In the records below, find the line that contains "Write the build123d" and the line that contains "pleat_count = 9". Set down exactly those lines and every line between them, and nothing more.

#### [Material for this task]
● ● ●

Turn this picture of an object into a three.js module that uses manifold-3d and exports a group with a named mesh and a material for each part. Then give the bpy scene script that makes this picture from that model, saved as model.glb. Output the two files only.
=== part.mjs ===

● ● ●

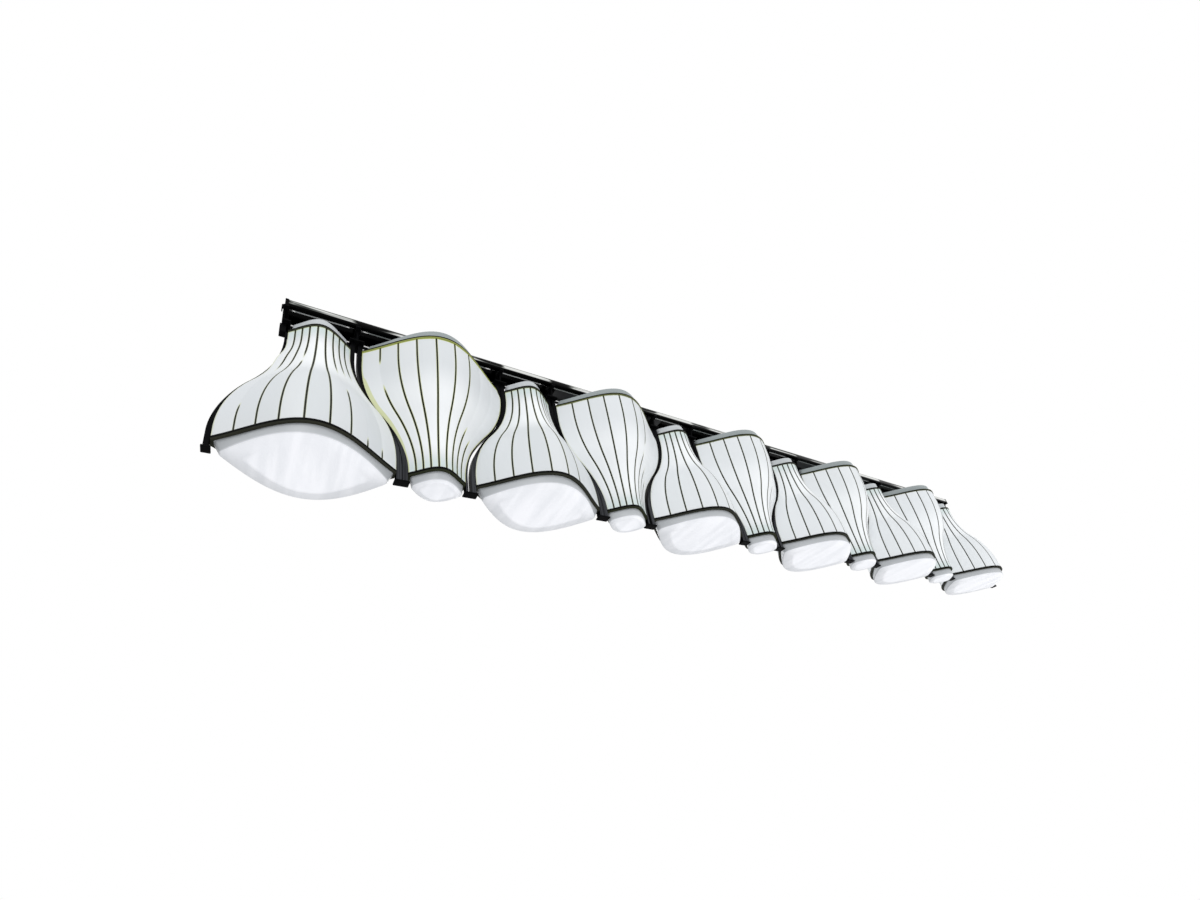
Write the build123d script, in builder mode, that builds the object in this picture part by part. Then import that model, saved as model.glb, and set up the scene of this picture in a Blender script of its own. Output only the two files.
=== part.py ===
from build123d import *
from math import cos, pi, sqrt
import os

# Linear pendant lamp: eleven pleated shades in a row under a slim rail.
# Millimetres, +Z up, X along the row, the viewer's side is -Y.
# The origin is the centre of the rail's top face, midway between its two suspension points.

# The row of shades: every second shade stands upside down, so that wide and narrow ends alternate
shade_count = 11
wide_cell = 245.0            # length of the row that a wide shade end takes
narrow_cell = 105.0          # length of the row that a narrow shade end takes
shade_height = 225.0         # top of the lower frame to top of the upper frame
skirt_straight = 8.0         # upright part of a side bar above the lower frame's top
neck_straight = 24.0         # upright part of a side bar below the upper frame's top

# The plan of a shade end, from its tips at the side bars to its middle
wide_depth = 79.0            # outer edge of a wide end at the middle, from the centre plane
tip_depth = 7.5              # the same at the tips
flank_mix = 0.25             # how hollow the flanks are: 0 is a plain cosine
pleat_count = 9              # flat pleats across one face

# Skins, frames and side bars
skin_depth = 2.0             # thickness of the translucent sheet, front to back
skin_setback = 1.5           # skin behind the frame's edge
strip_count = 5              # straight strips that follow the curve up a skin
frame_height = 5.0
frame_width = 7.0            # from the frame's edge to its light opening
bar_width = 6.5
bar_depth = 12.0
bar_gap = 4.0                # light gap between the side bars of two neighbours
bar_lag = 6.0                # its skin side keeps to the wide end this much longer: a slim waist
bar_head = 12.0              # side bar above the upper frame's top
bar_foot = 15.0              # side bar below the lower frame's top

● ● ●

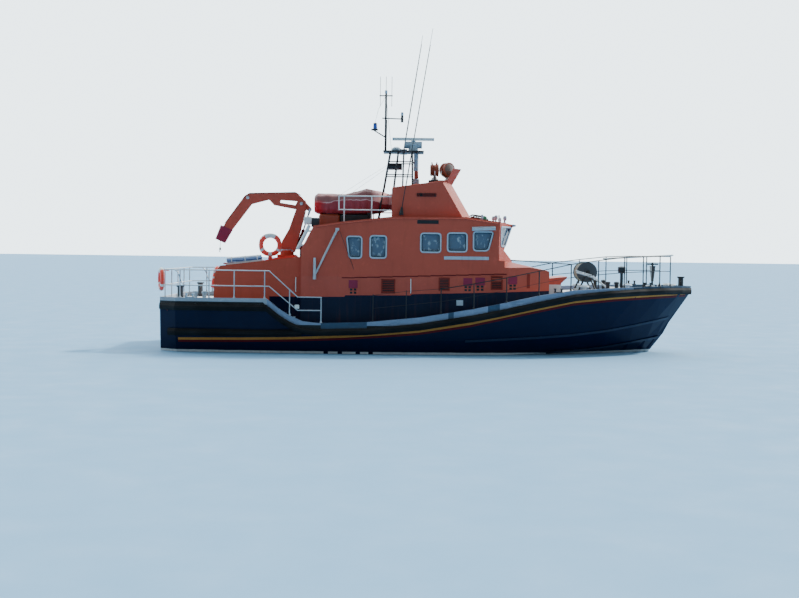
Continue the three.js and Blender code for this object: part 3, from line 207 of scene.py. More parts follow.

● ● ●

#### [Task solution]
Write the build123d script, in builder mode, that builds the object in this picture part by part. Then import that model, saved as model.glb, and set up the scene of this picture in a Blender script of its own. Output only the two files.
=== part.py ===
from build123d import *
from math import cos, pi, sqrt
import os

# Linear pendant lamp: eleven pleated shades in a row under a slim rail.
# Millimetres, +Z up, X along the row, the viewer's side is -Y.
# The origin is the centre of the rail's top face, midway between its two suspension points.

# The row of shades: every second shade stands upside down, so that wide and narrow ends alternate
shade_count = 11
wide_cell = 245.0            # length of the row that a wide shade end takes
narrow_cell = 105.0          # length of the row that a narrow shade end takes
shade_height = 225.0         # top of the lower frame to top of the upper frame
skirt_straight = 8.0         # upright part of a side bar above the lower frame's top
neck_straight = 24.0         # upright part of a side bar below the upper frame's top

# The plan of a shade end, from its tips at the side bars to its middle
wide_depth = 79.0            # outer edge of a wide end at the middle, from the centre plane
tip_depth = 7.5              # the same at the tips
flank_mix = 0.25             # how hollow the flanks are: 0 is a plain cosine
pleat_count = 9              # flat pleats across one face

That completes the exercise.